In [1]:
from datasets import load_dataset
from datasets import DatasetDict

In [2]:
dataset = load_dataset("../data/springlab-asr-task-data/")

dataset

DatasetDict({
    train: Dataset({
        features: ['audio', 'text', 'language'],
        num_rows: 8000
    })
})

In [3]:
dataset["train"][0]

{'audio': {'path': None,
  'array': array([0.13391113, 0.118927  , 0.10662842, ..., 0.14904785, 0.14758301,
         0.14038086], shape=(79360,)),
  'sampling_rate': 16000},
 'text': 'block which lets get this one running so the simple part is just go over there and then',
 'language': 'en-IN'}

In [4]:
full_dataset = dataset["train"]

# Step 1: Split into train (80%) and temp (20%)
split_dataset = full_dataset.train_test_split(test_size=0.2, seed=42)
train_dataset = split_dataset['train']
temp_dataset = split_dataset['test']

# Step 2: Split temp (20%) into validation (10%) and test (10%)
val_test_split = temp_dataset.train_test_split(test_size=0.5, seed=42)
val_dataset = val_test_split['train']
test_dataset = val_test_split['test']

new_dataset_dict = DatasetDict({'train': train_dataset,
                                'validation': val_dataset,
                                'test': test_dataset})

new_dataset_dict

DatasetDict({
    train: Dataset({
        features: ['audio', 'text', 'language'],
        num_rows: 6400
    })
    validation: Dataset({
        features: ['audio', 'text', 'language'],
        num_rows: 800
    })
    test: Dataset({
        features: ['audio', 'text', 'language'],
        num_rows: 800
    })
})

In [5]:
new_dataset_dict["train"][0]

{'audio': {'path': None,
  'array': array([0.0005188 , 0.00186157, 0.0015564 , ..., 0.        , 0.00119019,
         0.00021362], shape=(109120,)),
  'sampling_rate': 16000},
 'text': 'the players have spoken up for the captain through a letter sent to the sports governing body in the country',
 'language': 'en-IN'}

In [6]:
import os
import json
import numpy as np
import soundfile as sf
from datasets import Dataset  # Optional for type hinting

In [7]:
def create_manifest_from_split(dataset_split: Dataset, split_name: str, output_dir: str = "../data/springlab-asr-task-wavs") -> str:
    """
    Creates a manifest file for a dataset split.

    Args:
        dataset_split (Dataset): HuggingFace Dataset split (e.g. train/validation/test).
        split_name (str): Name of the split.
        output_dir (str): Directory to store audio files and manifest.

    Returns:
        str: Path to the generated manifest file.
    """
    os.makedirs(output_dir, exist_ok=True)
    manifest_path = os.path.join(output_dir, f"{split_name}_manifest.json")

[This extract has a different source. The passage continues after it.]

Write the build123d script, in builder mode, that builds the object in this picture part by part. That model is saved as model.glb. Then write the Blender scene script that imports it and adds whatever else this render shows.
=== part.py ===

    with open(manifest_path, "w", encoding="utf-8") as fout:
        for i, item in enumerate(dataset_split):
            if not item.get('audio') or not item.get('text'):
                continue

            try:
                audio_array = item['audio']['array']
                sr = item['audio']['sampling_rate']

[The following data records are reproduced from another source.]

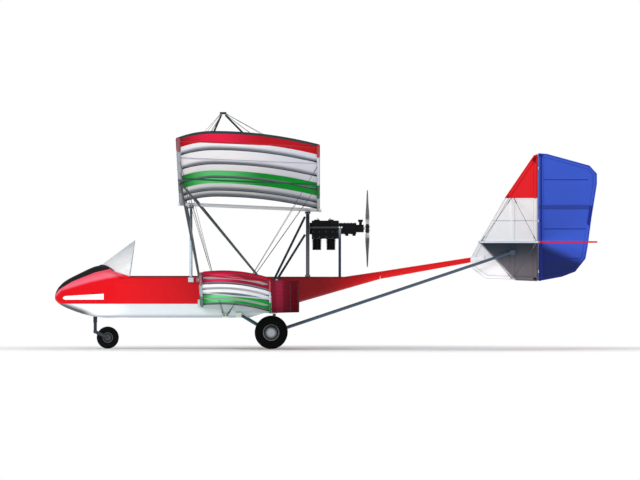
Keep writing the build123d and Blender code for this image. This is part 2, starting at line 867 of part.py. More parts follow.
kingpost_cap_half_length = 40
kingpost_cap_half_width = 16
kingpost_cap_half_height = 14
kingpost_spread = 19        # a leg's head stands this far from the cap's middle
kingpost_cap_low = kingpost_top[1] - kingpost_cap_half_height
with BuildPart() as kingpost:
    add(block((kingpost_top[0] - kingpost_cap_half_length, -kingpost_cap_half_width, kingpost_cap_low),
              (kingpost_top[0] + kingpost_cap_half_length, kingpost_cap_half_width,
               kingpost_top[1] + kingpost_cap_half_height)))
    # a foot's square end touches the keel's slope nearer to the middle, by this much
    for foot_x, touch, lean in zip(kingpost_feet_x, (kingpost_radius, -2 * kingpost_radius), (-1, 1)):
        seat = (foot_x, 0, keel_z(foot_x + touch) + keel_radius)
        head_x = kingpost_top[0] + lean * kingpost_spread
        add(strut(seat, (head_x, 0, kingpost_cap_low), kingpost_radius))
write(kingpost.part, "kingpost")

# Tail surfaces: a tube border with cross tubes, and one thin web that stands for the cloth
bar_reach = 900             # longer than any window, so that a bar spans it
fin_middle_x = 2200
rudder_middle_x = 2900
# outlines as points in X and Z
fin_outline = (
    (2530, 2352), (fin_rear_x, 2377), (fin_rear_x, 822), (1947, 847),
    (1779, 971), (1767, 1114), (stab_front_x, stab_z), (2178, fin_rib_z))
fin_corner_radius = 60
rudder_outline = (
    (rudder_axis_x, 2383), (2694, 2377), (3216, 2234), (3306, 2134), (3306, 2009),
    (3240, 1599), (3192, 1238), (3166, 1096), (3041, 939), (2879, 877), (rudder_axis_x, 826))


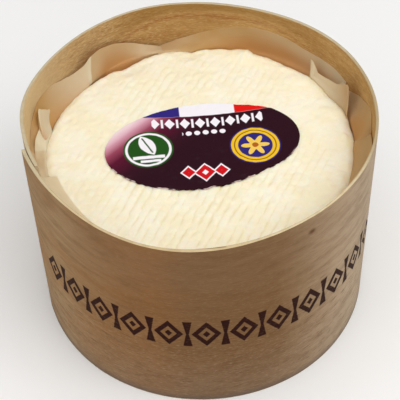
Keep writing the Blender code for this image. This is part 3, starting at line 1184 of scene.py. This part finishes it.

                # Normalize audio to [-1, 1], then convert to int16
                if np.max(np.abs(audio_array)) != 0:
                    audio_array = audio_array / np.max(np.abs(audio_array))
                audio_array = (audio_array * 32767).astype(np.int16)

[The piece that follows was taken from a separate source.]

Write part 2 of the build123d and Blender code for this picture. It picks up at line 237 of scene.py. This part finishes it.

                # Save audio to WAV file
                audio_path = os.path.join(output_dir, f"{split_name}_audio_{i}.wav")
                sf.write(audio_path, audio_array, sr, format='WAV', subtype='PCM_16')

                # Create manifest entry
                duration = len(audio_array) / sr
                manifest_entry = {
                    "audio_filepath": os.path.abspath(audio_path),
                    "duration": duration,
                    "text": item["text"].strip().lower()
                }

                # Write to file with readable Unicode
                fout.write(json.dumps(manifest_entry, ensure_ascii=False) + "\n")

            except Exception as e:
                print(f"Skipping {split_name}_audio_{i}: {e}")

    return manifest_path

In [8]:
train_manifest = create_manifest_from_split(new_dataset_dict["train"], "train")
validation_manifest = create_manifest_from_split(new_dataset_dict["validation"], "validation")
test_manifest = create_manifest_from_split(new_dataset_dict["test"], "test")

In [9]:
print(train_manifest)

print(validation_manifest)

print(test_manifest)

../data/springlab-asr-task-wavs/train_manifest.json
../data/springlab-asr-task-wavs/validation_manifest.json
../data/springlab-asr-task-wavs/test_manifest.json